Dalam praktiknya, pemeriksaan dan pengujian unit SHS tidak dilakukan sesuai prosedur karena tidak seluruhnya diperiksa. Setelah itu, tim penguji membuat Berita Acara Pemeriksaan yang dijadikan dasar buat pencairan anggaran tahap pertama. Saat pemasangan pun ternyata di beberapa daerah unit SHS belum seluruhnya terpasang. Meski begitu, Jacob dan Kosasih tetap membuat surat persetujuan pencairan anggaran. Hal itu menyalahi Keputusan Presiden Nomor 80 Tahun 2003 Tentang Pengadaan Barang dan Jasa Pemerintah.

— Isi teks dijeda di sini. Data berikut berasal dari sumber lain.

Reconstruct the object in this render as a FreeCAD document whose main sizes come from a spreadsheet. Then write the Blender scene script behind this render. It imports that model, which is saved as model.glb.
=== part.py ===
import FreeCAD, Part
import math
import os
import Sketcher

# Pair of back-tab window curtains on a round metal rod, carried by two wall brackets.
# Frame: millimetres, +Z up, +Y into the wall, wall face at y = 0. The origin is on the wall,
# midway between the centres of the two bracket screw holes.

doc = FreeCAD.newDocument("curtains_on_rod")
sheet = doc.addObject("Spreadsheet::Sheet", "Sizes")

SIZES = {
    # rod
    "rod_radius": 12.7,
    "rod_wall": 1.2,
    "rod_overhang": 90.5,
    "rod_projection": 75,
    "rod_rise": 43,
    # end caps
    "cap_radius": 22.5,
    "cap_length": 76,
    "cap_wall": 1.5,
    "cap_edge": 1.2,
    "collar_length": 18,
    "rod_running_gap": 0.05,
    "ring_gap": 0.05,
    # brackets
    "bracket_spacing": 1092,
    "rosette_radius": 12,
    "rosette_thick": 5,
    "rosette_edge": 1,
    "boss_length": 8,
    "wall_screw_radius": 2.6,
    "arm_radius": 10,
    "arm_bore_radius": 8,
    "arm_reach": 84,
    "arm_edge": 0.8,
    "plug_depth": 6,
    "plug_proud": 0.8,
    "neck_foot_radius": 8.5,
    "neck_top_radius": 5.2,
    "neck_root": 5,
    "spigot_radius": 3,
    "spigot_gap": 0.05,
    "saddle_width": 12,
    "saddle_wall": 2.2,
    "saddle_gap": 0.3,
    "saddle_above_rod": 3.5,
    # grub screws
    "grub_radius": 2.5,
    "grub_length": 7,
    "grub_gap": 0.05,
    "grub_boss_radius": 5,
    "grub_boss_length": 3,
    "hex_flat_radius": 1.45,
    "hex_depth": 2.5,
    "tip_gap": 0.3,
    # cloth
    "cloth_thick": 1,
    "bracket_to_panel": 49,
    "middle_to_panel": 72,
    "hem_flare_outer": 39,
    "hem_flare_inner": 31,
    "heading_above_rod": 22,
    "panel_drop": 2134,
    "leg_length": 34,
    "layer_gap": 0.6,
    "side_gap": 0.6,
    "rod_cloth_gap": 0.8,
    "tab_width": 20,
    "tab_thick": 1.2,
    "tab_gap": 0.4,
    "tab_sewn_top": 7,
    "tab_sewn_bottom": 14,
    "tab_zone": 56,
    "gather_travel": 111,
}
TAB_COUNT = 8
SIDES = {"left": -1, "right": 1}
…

Akibat perbuatan keduanya dalam pengadaan dan pemasangan SHS pada 2007, negara merugi Rp 77,3 miliar. Setahun kemudian dalam proyek sama, negara merugi Rp 67,4 miliar, sehingga total kerugian Rp 144,8 miliar.

Dari proyek itu, Jacob dianggap bersalah memperkaya diri sendiri sebanyak Rp 5,350 miliar. Sementara Kosasih menerima uang pelicin sebesar Rp 1,650 miliar.